Structure is the formal arrangement of roles, responsibilities, reporting relationships, and team boundaries. Common structures include functional (grouped by expertise like finance or marketing), divisional (grouped by product or geography), matrix (dual reporting lines), and networked or platform models (loosely coupled teams connected by shared services).

Good structure reduces confusion by clarifying ownership. Poor structure creates bottlenecks, unclear accountability, and “handoff” problems where tasks fall between teams.

Processes and Systems

Processes are repeatable ways to do work: hiring, budgeting, product development, incident response, procurement, customer support, and more. Systems include the tools and technologies that make processes reliable—communication platforms, HR systems, analytics dashboards, and documentation practices. Mature organizations often standardize processes to improve quality, but overly rigid processes can stifle learning and responsiveness.

Culture and Norms

Culture is “how things are really done,” including shared beliefs, expectations, and informal rules. Culture shapes behavior when policies are silent or ambiguous. For example, a culture that encourages respectful challenge may uncover risks early, while a culture of fear may suppress bad news until it becomes a crisis. Culture is influenced by leadership behavior, hiring and promotion decisions, and what the organization rewards or tolerates.

Governance and Decision-Making

Governance defines who has authority to make which decisions, how performance is monitored, and how the organization stays accountable to stakeholders such as owners, boards, regulators, donors, or the public. Effective decision-making balances speed and quality. It clarifies which decisions are reversible (and should be made quickly) versus irreversible or high-stakes decisions (which require deeper review).

Types of Organizations and Their Distinct Goals

Different organization types optimize for different outcomes, which affects structure, success metrics, and constraints.

  • For-profit businesses: Aim to create value and generate profit; often measured by revenue growth, margin, and market share.
  • Nonprofits: Focus on mission outcomes; measured through impact indicators, program effectiveness, and donor trust.
  • Public sector agencies: Deliver public services under legal and budget constraints; measured by compliance, service quality, and equity.
  • Cooperatives and member organizations: Serve members’ shared interests; measured by member value and participation.
  • Informal or volunteer groups: Operate with minimal hierarchy; effectiveness depends heavily on shared commitment and coordination.

What Makes an Organization Effective?

Organizational effectiveness is not just high output; it is sustainable performance that adapts to change while maintaining trust and coherence. Several traits consistently matter.

  • Clear priorities: Teams know what matters most and can say no to distractions.
  • Psychological safety: People can raise concerns, share ideas, and admit mistakes without fear.
  • Aligned incentives: Rewards encourage behaviors that support the mission, not internal politics or short-term wins.
  • Healthy communication: Information flows to the right people at the right time, with minimal distortion.
  • Capability building: The organization invests in training, mentoring, and systems that improve over time.
  • Learning loops: Feedback from customers, citizens, or beneficiaries is used to refine products and services.
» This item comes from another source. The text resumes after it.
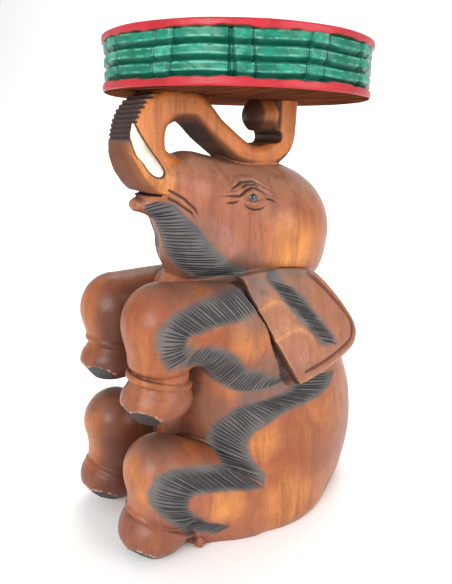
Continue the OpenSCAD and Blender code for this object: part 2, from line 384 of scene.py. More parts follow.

Common Organizational Challenges

Even well-run organizations face recurring problems as they grow, merge, or encounter new pressures.

  • Silos: Teams optimize for their own goals and tools, reducing collaboration and increasing friction.
  • Decision bottlenecks: Too many approvals slow action and demoralize teams.
  • Misaligned metrics: What gets measured becomes the goal, even if it undermines real outcomes.
  • Change fatigue: Frequent reorganizations without clear benefits can erode trust and execution.
  • Hidden work and burnout: Unrecognized coordination tasks accumulate, especially in understaffed environments.

Organizations in a Changing World

Modern organizations operate amid rapid technological shifts, remote and hybrid work, and heightened expectations about ethics and sustainability. This pushes leaders to design for resilience: flexible structures, transparent communication, and robust risk management. Digital tools can improve speed and insight, but they also require new skills and safeguards around privacy, security, and misinformation.

Ultimately, organizations succeed when they treat coordination as a craft—continuously refining how people collaborate, how decisions are made, and how value is delivered. With clear purpose, thoughtful design, and a culture that supports learning, organizations can remain both effective and humane as conditions evolve.